Sistem zonasi yang diberlakukan saat masa penerimaan siswa baru menyisakan banyak cerita. Di antaranya seperti yang dialami Nety Puspitasari, salah satu guru di Sekolah Model Terpadu Negeri Bojonegoro.
Diakui, sekolah yang berlokasi di Jalan Raya Sukowati, Kapas, Kabupaten Bojonegoro, Jawa Timur ini bukan pilihan utama bagi beberapa orang tua siswa. Bukan karena kualitas sekolah, tapi lokasinya yang memang tak berada di tengah kota.
SMT Negeri adalah model sekolah yang diselenggarakan secara terpadu, mulai dari TK, SD, SMP, dan SMA. Di Jawa Timur hanya ada dua sekolah seperti ini. Pertama di Bojonegoro, kedua di Lumajang. Sekolah ini dibangun oleh pemerintah, didesain dengan sarana dan prasarana yang sangat lengkap.

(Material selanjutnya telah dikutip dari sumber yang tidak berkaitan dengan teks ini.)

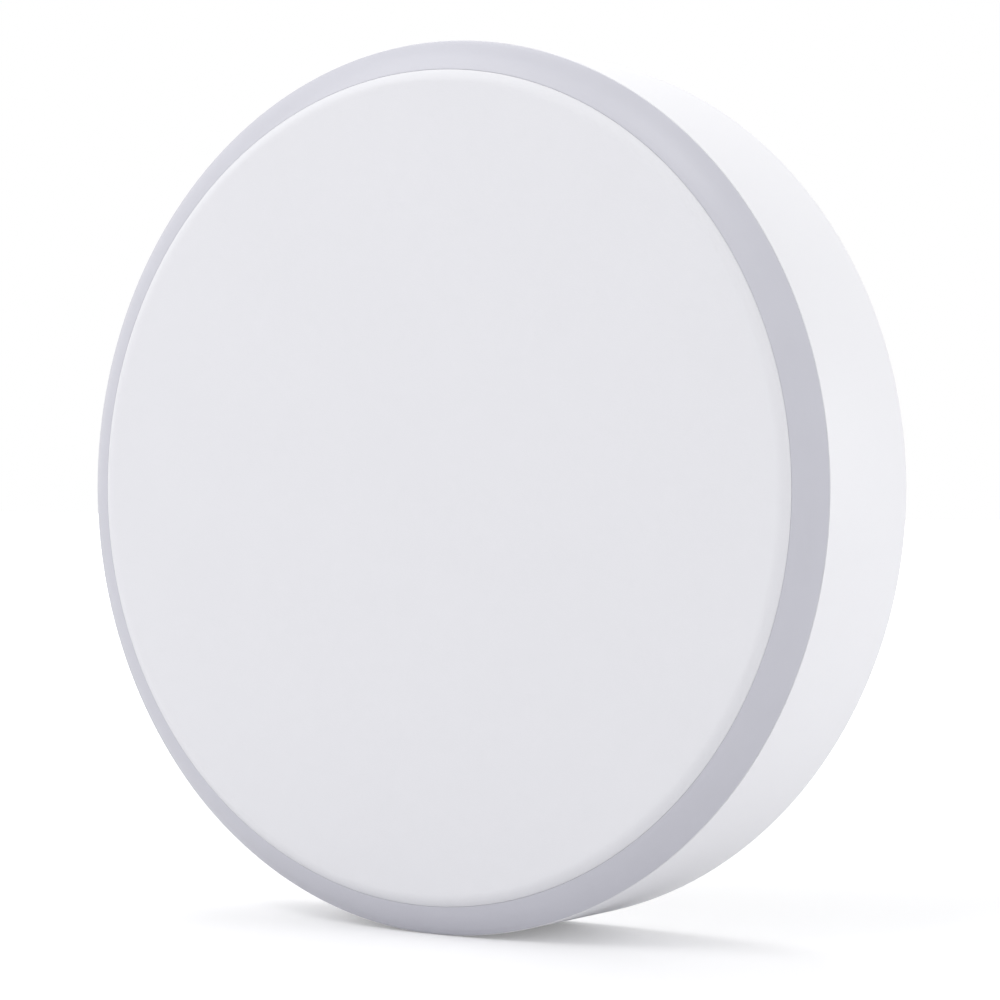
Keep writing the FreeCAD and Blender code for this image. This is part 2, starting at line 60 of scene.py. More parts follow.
# %% [markdown]
# ## The camera
#
# A photograph is matched by finding where its camera stood. The face of a round button is a
# circle, and its image is an ellipse: how narrow the ellipse is gives the angle of view, and how
# much the near side is larger than the far side gives the distance. The camera could be turned to
# look straight at the button, but the photograph's own centre lies beside it, so the camera
# keeps the photograph's direction and is moved sideways until the circle lands on its pixel.

# %% Camera
IMAGE_SIZE = 1000
FACE_CENTRE_PIXEL = (424.0, 488.4)
CAMERA_AZIMUTH = math.radians(34.15)
CAMERA_ELEVATION = math.radians(0.43)
CAMERA_DISTANCE = 175.0 * MM
FOCAL_PIXELS = 3140.0
SENSOR_WIDTH = 36.0
CLIP_START = 1 * MM

rim_low, rim_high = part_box("housing")
ring_low, ring_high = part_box("trim_ring")
cap_low, cap_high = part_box("press_cap")
rim_radius = rim_high.x
edge_circle = Vector((0, ring_low.y, 0))

camera_data = bpy.data.cameras.new("camera")
camera_data.sensor_width = SENSOR_WIDTH
camera_data.lens = FOCAL_PIXELS / IMAGE_SIZE * SENSOR_WIDTH
camera_data.clip_start = CLIP_START
camera = bpy.data.objects.new("camera", camera_data)
bpy.context.collection.objects.link(camera)
camera.rotation_euler = (math.pi / 2 - CAMERA_ELEVATION, 0, CAMERA_AZIMUTH)
turn = camera.rotation_euler.to_matrix()
aside = (FACE_CENTRE_PIXEL[0] - IMAGE_SIZE / 2) / FOCAL_PIXELS * CAMERA_DISTANCE
above = (IMAGE_SIZE / 2 - FACE_CENTRE_PIXEL[1]) / FOCAL_PIXELS * CAMERA_DISTANCE
camera.location = edge_circle - turn @ Vector((aside, above, -CAMERA_DISTANCE))
bpy.context.scene.camera = camera
print("camera at, in mm:", [round(value / MM, 1) for value in camera.location])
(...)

“Klub sepak bola Bojonegoro saja kalau berlatih di lapangan sepak bola sekolah,” ujar guru yang mengajar di SMPN Model Terpadu ini. Sayang, dengan fasilitas berlimpah seperti ini,lanjut dia, SMT justru beberapa kali kekurangan murid.
Ma’am Nety, demikian ia biasa disapa, tak mau menganggap ini sebagai alasan untuk tak bersungguh-sungguh menjalani tugasnya sebagai guru.
“Sistem zonasi adalah tantangan. Baik buat guru di sekolah favorit atau bukan. Prinsipnya kita harus menyambut siswa, siapa saja. Agar ia mau belajar bersama,” akunya di sebuah kesempatan.
Pertengahan Juli 2019 lalu, di hari pertama tahun ajaran baru, saat memasuki gerbang sekolah, perempuan yang hobi menari dan menyanyi ini bertemu dengan para peserta didik baru. Sebagian datang didampingi oleh orang tua.
“Saya belum tahu, bagaimana kemampuan peserta didik baru ini. Tapi seberapapun dan bagaimanapun kemampuan mereka, akan menjadi tantangan bagi guru yang mengajar di sekolah yang dianggap favorit atau tidak,” katanya.
Yang jelas, seperti yang sudah dilakoni di tahun-tahun lalu, ia sigap menyiapkan pelajaran untuk para murid baru. Mendandani ruang kelas, hingga teknik belajar yang menyenangkan.